From a technical standpoint, EUR/USD bulls remain underlining an offensive state out of a long-standing weekly demand zone at 1.1119-1.1295. Despite the overall trend still facing a southerly bearing since topping in early 2018, the recently formed near-full-bodied weekly bull candle displays scope for extension to as far north as the 2019 yearly opening level at 1.1445.

Cutting through to the daily timeframe, the research team notes price action is testing a trend line resistance-turned support extended from the high 1.1569. Overhead resistance can be seen in the form of a 200-day SMA (1.1366) and a Quasimodo formation at 1.1419.

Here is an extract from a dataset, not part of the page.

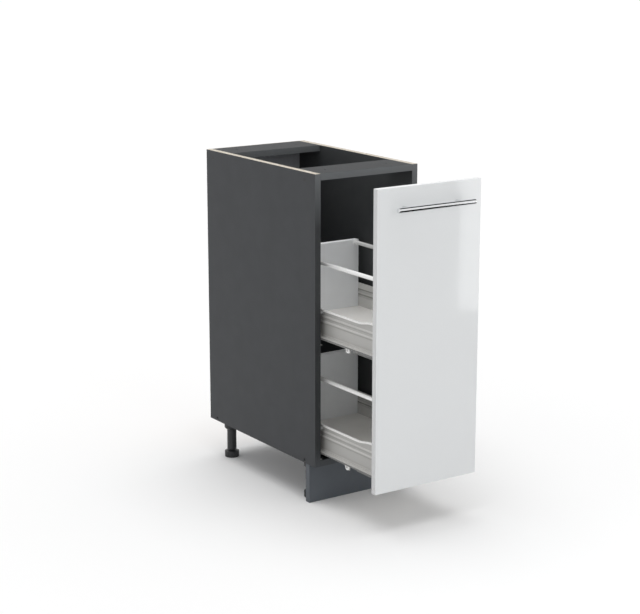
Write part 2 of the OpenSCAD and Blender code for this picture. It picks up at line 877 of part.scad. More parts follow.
// The rim's line from the wall's front end to its rear end, level at the back and raised in front
function rim_line(z) = concat(
    [[wall_front_y, z + rim_rise]],
    [for (i = [0 : rise_steps]) let (t = i / rise_steps)
        [front_back_y + rise_end + (rise_start - rise_end) * t,
         z + rim_rise * smooth_step(1 - t)]],
    [[wall_rear_y, z]]
);

function reversed(line) = [for (i = [len(line) - 1 : -1 : 0]) line[i]];

function lowered(line, dz) = [for (p = line) [p[0], p[1] - dz]];

// The sheet's outline: a flat web with rolled ribs, and the ledge that carries the base
module wall_section(z) {
    rib_x = wall_x + rib_depth - rib_r;
    difference() {
        union() {
            translate([wall_in_x, z]) square([sheet_t, wall_h - 2]);
            translate([wall_in_x - ledge_w, z]) square([ledge_w + sheet_t, sheet_t]);
            for (drop = rib_drops) intersection() {
                translate([rib_x, z + wall_h - drop]) circle(r = rib_r);
                translate([wall_in_x, z + wall_h - drop - rib_r])
                    square([sheet_t + rib_depth, 2 * rib_r]);
            }
        }
        for (drop = rib_drops)
            translate([rib_x, z + wall_h - drop]) circle(r = rib_r - sheet_t);
    }
}

module drawer_wall(level, side) {
    z = wall_low_z[level];
    line = rim_line(z + wall_h);
    web_top = [[wall_rear_y, z + wall_h - 3], [wall_front_y, z + wall_h - 3]];
    color(LIGHT_STEEL) from_front() on_side(side) difference() {
        union() {
            along_y(wall_front_y, wall_rear_y) wall_section(z);
            along_x(wall_in_x, wall_x) polygon(concat(line, web_top));
            along_x(wall_in_x, rim_x) polygon(concat(line, reversed(lowered(line, sheet_t))));
            along_x(rim_x - sheet_t, rim_x)
                polygon(concat(line, reversed(lowered(line, rim_lip))));
        }
        for (y = base_screw_y) translate([base_screw_x, y, z - 1])
            cylinder(h = sheet_t + 2, r = base_screw_r + joint_play);
        back_screw_places(level) rod_x(-3, 3, bracket_screw_r + joint_play);
    }
}

// The two screws that hold a back bracket to its wall
module back_screw_places(level) {
    for (dz = wall_screw_rises)
        translate([wall_in_x, back_board_rear_y + back_screw_inset,
                   wall_low_z[level] + bracket_low + dz])
            children();
}

// The two screws that hold a back bracket to the back board
module back_board_screw_places(level) {
    for (dz = board_screw_rises)
        translate([wall_in_x - bracket_screw_inset, 0, wall_low_z[level] + bracket_low + dz])
            children();
}

// A leg on the wall, a shelf over the rollers, a lip, and a hanger for the rear roller
module drawer_runners() {
    leg_out_x = wall_x + sheet_t;
    color(LIGHT_STEEL) from_front() both_sides() for (z = wall_low_z) {
        box([wall_x, wall_front_y, z + shelf_under],
            [leg_out_x, drawer_runner_rear_y, z + leg_high]);
        box([wall_x, wall_front_y, z + shelf_under],
            [lip_out_x, drawer_runner_rear_y, z + shelf_top]);
        box([lip_out_x - sheet_t, wall_front_y, z + lip_low],
            [lip_out_x, drawer_runner_rear_y, z + shelf_top]);
        along_x(wall_x, leg_out_x) polygon([
            [drawer_runner_rear_y, z + shelf_top], [drawer_runner_rear_y, z + hanger_low],
            [drawer_runner_rear_y - hanger_len + 8, z + hanger_low],
            [drawer_runner_rear_y - hanger_len, z + shelf_top]
        ]);
        translate([0, drawer_roller_y, z + under_roller_z])
            roller_pin(wall_x, inner_lane[1] + 0.1 + pin_flange_t);
    }
}

module drawer_base(level) {
    z = wall_low_z[level];
    color(BOARD_WHITE) from_front() difference() {
        box([-base_half, base_front_y, z + sheet_t],
            [base_half, back_board_rear_y, z + base_top]);
        both_sides() for (y = base_screw_y) translate([base_screw_x, y, z])
            cylinder(h = base_screw_grip + 0.5, r = base_screw_r + joint_play);
    }
}

module drawer_back(level) {
    z = wall_low_z[level];
    color(BOARD_WHITE) from_front() difference() {
        box([-base_half, back_board_front_y, z + base_top],
            [base_half, back_board_rear_y, z + back_board_h]);
        both_sides() {
            back_board_screw_places(level)
                rod_y(back_board_rear_y - bracket_screw_grip - 0.5, back_board_rear_y + 1,
                      bracket_screw_r + joint_play);
            railing_places()
                rod_y(back_board_front_y - 1, back_board_front_y + socket_screw_grip + 0.5,
                      socket_screw_r + joint_play);
        }
    }
}

module railing_places() {
    for (z = wall_low_z) translate([railing_x, 0, z + railing_h]) children();
}

module railings() {
    color(LIGHT_STEEL) from_front() both_sides() railing_places()
        rod_y(front_back_y + socket_floor, back_board_front_y - socket_floor, railing_r);
}

// Cups on the front panel and on the back board that take the ends of the rods
module railing_sockets() {
    bore_r = railing_r + joint_play;
    screw_r = socket_screw_r + joint_play;
    head_r = socket_screw_head_r + joint_play;
    color(LIGHT_STEEL) from_front() both_sides() railing_places() {
        difference() {
            rod_y(front_back_y, front_back_y + socket_len, socket_r);
            rod_y(front_back_y + socket_floor, front_back_y + socket_len + 1, bore_r);
            rod_y(front_back_y - 1, front_back_y + socket_floor + 1, screw_r);
            rod_y(front_back_y + socket_floor - socket_screw_head_t,
                  front_back_y + socket_floor + 1, head_r);
        }
        difference() {
            rod_y(back_board_front_y - socket_len, back_board_front_y, socket_r);
            rod_y(back_board_front_y - socket_len - 1, back_board_front_y - socket_floor, bore_r);
            rod_y(back_board_front_y - socket_floor - 1, back_board_front_y + 1, screw_r);
            rod_y(back_board_front_y - socket_floor - 1,
                  back_board_front_y - socket_floor + socket_screw_head_t, head_r);
        }
    }
}

// An angle on the front panel and the wall, and a foot rail that reaches under the base
module front_brackets() {
    plate_y = front_back_y + bracket_t;
    foot_end_r = foot_rail_w / 2;
    foot_x = wall_in_x - foot_rail_w;
    color(ZINC) from_front() both_sides() difference() {
        for (z = wall_low_z) union() {
            box([wall_in_x - bracket_w, front_back_y, z - foot_rail_h],
                [wall_in_x, plate_y, z + bracket_high]);
            box([wall_in_x - bracket_t, front_back_y, z + bracket_low],
                [wall_in_x, front_back_y + bracket_leg, z + bracket_high]);
            translate([0, 0, z - foot_rail_h]) linear_extrude(foot_rail_h - joint_play) union() {
                translate([foot_x, front_back_y])
                    square([foot_rail_w, foot_rail_len - foot_end_r]);
                translate([foot_x + foot_end_r, front_back_y + foot_rail_len - foot_end_r])
                    circle(r = foot_end_r);
            }
        }
        front_bracket_screw_places()
            rod_y(front_back_y - 1, front_back_y + 3, bracket_screw_r + joint_play);
    }
}

// An angle behind the back board, with its leg along the wall
module back_brackets() {
    color(ZINC) from_front() both_sides() for (level = [LOWER, UPPER])
        let (z = wall_low_z[level]) difference() {
            union() {
                box([wall_in_x - bracket_w, back_board_rear_y, z + bracket_low],
                    [wall_in_x, back_board_rear_y + bracket_t, z + bracket_high]);
                box([wall_in_x - bracket_t, back_board_rear_y, z + bracket_low],
                    [wall_in_x, back_board_rear_y + back_bracket_leg, z + bracket_high]);
            }
            back_screw_places(level) rod_x(-3, 3, bracket_screw_r + joint_play);
            back_board_screw_places(level)
                rod_y(back_board_rear_y - 1, back_board_rear_y + 3,
                      bracket_screw_r + joint_play);
        }
}

// Screws of the brackets, of the railing sockets and of the base boards
module drawer_screws() {
    front_floor_y = front_back_y + socket_floor;
    back_floor_y = back_board_front_y - socket_floor;
    color(ZINC) from_front() both_sides() {
        railing_places() {
            rod_y(front_floor_y - socket_screw_head_t, front_floor_y, socket_screw_head_r);
            rod_y(front_back_y - socket_screw_grip, front_floor_y, socket_screw_r);
            rod_y(back_floor_y, back_floor_y + socket_screw_head_t, socket_screw_head_r);
            rod_y(back_floor_y, back_board_front_y + socket_screw_grip, socket_screw_r);
        }
        front_bracket_screw_places() {
            rod_y(front_back_y + bracket_t, front_back_y + bracket_t + bracket_screw_head_t,
                  bracket_screw_head_r);
            rod_y(front_back_y - bracket_screw_grip, front_back_y + bracket_t, bracket_screw_r);
        }
        for (level = [LOWER, UPPER]) {
            back_screw_places(level) {
                rod_x(-bracket_t - bracket_screw_head_t, -bracket_t, bracket_screw_head_r);
                rod_x(-bracket_t, sheet_t, bracket_screw_r);
            }
            back_board_screw_places(level) {
                rod_y(back_board_rear_y + bracket_t,
                      back_board_rear_y + bracket_t + bracket_screw_head_t,
                      bracket_screw_head_r);
                rod_y(back_board_rear_y - bracket_screw_grip, back_board_rear_y + bracket_t,
                      bracket_screw_r);
            }
            for (y = base_screw_y) translate([base_screw_x, y, wall_low_z[level]]) {
                translate([0, 0, -base_screw_head_t])
                    cylinder(h = base_screw_head_t, r = base_screw_head_r);
                cylinder(h = base_screw_grip, r = base_screw_r);
            }
        }
    }
}

// ---------------------------------------------------------------- nodes

side_panel(LEFT);  // side_panel_left
side_panel(RIGHT);  // side_panel_right
bottom_panel();
rail_board(0);  // front_rail
rail_board(back_face_y - rail_w);  // rear_rail
back_panel();
rail_dowels();
rail_cams();
cam_bolts();
confirmat_screws();
linking_hole_caps();
back_panel_pins();
plinth();
plinth_clips();
plinth_clip_screws();
leg(LEFT, leg_front_y);  // leg_front_left
leg(RIGHT, leg_front_y);  // leg_front_right
leg(LEFT, leg_rear_y);  // leg_rear_left
leg(RIGHT, leg_rear_y);  // leg_rear_right
foot(LEFT, leg_front_y);  // foot_front_left
foot(RIGHT, leg_front_y);  // foot_front_right
foot(LEFT, leg_rear_y);  // foot_rear_left
foot(RIGHT, leg_rear_y);  // foot_rear_right
cabinet_runner(UPPER, LEFT);  // cabinet_runner_upper_left
cabinet_runner(UPPER, RIGHT);  // cabinet_runner_upper_right
cabinet_runner(LOWER, LEFT);  // cabinet_runner_lower_left
cabinet_runner(LOWER, RIGHT);  // cabinet_runner_lower_right
runner_screws();
guide_buttons();
middle_runner(UPPER, LEFT);  // middle_runner_upper_left
middle_runner(UPPER, RIGHT);  // middle_runner_upper_right
middle_runner(LOWER, LEFT);  // middle_runner_lower_left
middle_runner(LOWER, RIGHT);  // middle_runner_lower_right
cabinet_rollers(UPPER);  // cabinet_rollers_upper
cabinet_rollers(LOWER);  // cabinet_rollers_lower
middle_front_rollers(UPPER);  // middle_front_rollers_upper
middle_front_rollers(LOWER);  // middle_front_rollers_lower
middle_rear_rollers(UPPER);  // middle_rear_rollers_upper
middle_rear_rollers(LOWER);  // middle_rear_rollers_lower
drawer_rollers(UPPER);  // drawer_rollers_upper
drawer_rollers(LOWER);  // drawer_rollers_lower
front_panel();
handle_bar();
handle_posts();
handle_screws();
front_buffers();
drawer_wall(UPPER, LEFT);  // drawer_wall_upper_left
drawer_wall(UPPER, RIGHT);  // drawer_wall_upper_right
drawer_wall(LOWER, LEFT);  // drawer_wall_lower_left
drawer_wall(LOWER, RIGHT);  // drawer_wall_lower_right
drawer_runners();
drawer_base(UPPER);  // drawer_base_upper
drawer_base(LOWER);  // drawer_base_lower
drawer_back(UPPER);  // drawer_back_upper
drawer_back(LOWER);  // drawer_back_lower
railings();
railing_sockets();
front_brackets();
back_brackets();
drawer_screws();
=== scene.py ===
"""Pull out larder unit: the dressed model and its studio.

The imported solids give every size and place. Each class below takes one sub-assembly, gives
its pieces the edges, folds and fasteners that the solids leave plain, and puts a finish on
them. Lengths are metres in the row's frame: +Z up, -Y to the front, origin on the floor.
"""

import logging
import math
from collections.abc import Callable, Iterable
from dataclasses import dataclass
from enum import Enum
from typing import Any

import bmesh
import bpy
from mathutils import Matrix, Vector


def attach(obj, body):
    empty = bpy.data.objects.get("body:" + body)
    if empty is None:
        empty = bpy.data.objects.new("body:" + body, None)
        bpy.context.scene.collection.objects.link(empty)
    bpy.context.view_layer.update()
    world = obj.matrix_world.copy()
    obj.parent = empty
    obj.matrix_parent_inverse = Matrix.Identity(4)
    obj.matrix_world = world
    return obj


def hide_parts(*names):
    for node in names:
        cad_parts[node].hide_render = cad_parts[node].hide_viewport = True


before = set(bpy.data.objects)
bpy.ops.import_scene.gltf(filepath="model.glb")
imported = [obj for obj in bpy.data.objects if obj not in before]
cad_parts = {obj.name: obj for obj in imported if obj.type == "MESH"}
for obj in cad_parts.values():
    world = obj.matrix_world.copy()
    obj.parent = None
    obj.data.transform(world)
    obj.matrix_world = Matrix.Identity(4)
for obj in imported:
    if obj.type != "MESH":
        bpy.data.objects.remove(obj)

Tree = bpy.types.NodeTree
Node = bpy.types.Node
Socket = bpy.types.NodeSocket
Mesh = bpy.types.Mesh
Piece = bpy.types.Object
Material = bpy.types.Material
FaceTest = Callable[[bpy.types.MeshPolygon], bool]
Triple = tuple[float, float, float]
Value = Socket | float

LOG = logging.getLogger("larder")
MM = 0.001
MERGE = 0.001 * MM
WHITE = (1.0, 1.0, 1.0, 1.0)
# The largest turn between faces that still counts as a curve, in degrees.
BOARD_TURN, THREAD_TURN = 32.0, 35.0
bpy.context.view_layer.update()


# ---------------------------- small helpers


def rgba(code: str) -> tuple[float, float, float, float]:
    """Turn an sRGB hex colour into the linear values that a socket takes.

    Args:
        code: The colour, such as "#45474a".

    Returns:
        Linear red, green, blue and an alpha of 1.
    """
    parts = [int(code[i : i + 2], 16) / 255 for i in (1, 3, 5)]
    linear = [p / 12.92 if p <= 0.04045 else ((p + 0.055) / 1.055) ** 2.4 for p in parts]
    return (linear[0], linear[1], linear[2], 1.0)


def add_node(
    tree: Tree,
    kind: str,
    settings: dict[str, Any] | None = None,
    inputs: dict[str | int, Any] | None = None,
) -> Node:
    """Add a node, set its properties and feed its inputs.

    Args:
        tree: The node tree that gets the node.
        kind: The node's type name.
        settings: Values for the node's own properties.
        inputs: For each input, by name or number, a value or the socket to link.

    Returns:
        The new node.
    """
    node = tree.nodes.new(kind)
    for name, value in (settings or {}).items():
        setattr(node, name, value)
    for key, value in (inputs or {}).items():
        if isinstance(value, Socket):
            tree.links.new(value, node.inputs[key])
        else:
            node.inputs[key].default_value = value
    return node


def empty_tree(owner: Material | bpy.types.World) -> Tree:
    """Clear the node tree of a new material or world.

    Args:
        owner: The material or world.

    Returns:
        The empty tree.
    """
    owner.use_nodes = True
    owner.node_tree.nodes.clear()
    return owner.node_tree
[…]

A closer reading of price action on the H4 timeframe has the candles rebounding from the 1.13 handle, following Friday’s peak at 1.1347. Aside from possible resistance emerging from 1.1347, the next port of call in terms of upside objectives falls in around the 1.14/1.1374 region (green – comprised of the round number 1.14, a 78.6% Fibonacci resistance at 1.1375 and two 161.8% Fibonacci extension points at 1.1376 and 1.1374).

Areas of consideration:

Having seen all three timeframes display reasonably bullish structure, focus is on further buying from 1.13 today, targeting 1.1347 and ultimately 1.14/1.1374 (which is a valid sell zone given its confluence).

H4 price, as you can see, recently produced a nice-looking bullish engulfing candle off of 1.13. This, alongside the higher-timeframe structure, is likely sufficient evidence to draw in buyers and push higher. Traders have the option of entering at market price, with a protective stop-loss order positioned beneath the lower shadow of the said bullish engulfing formation (1.1290).

Today’s data points: US Core PPI m/m; US PPI m/m.

GBP/USD:

Weighed on by less-than-stellar UK April GDP and some punchy speech-making from Tory leadership frontrunner Boris Johnson keeping the prospect of a no-deal Brexit alive, the British pound declined 0.38% vs. the US dollar Monday.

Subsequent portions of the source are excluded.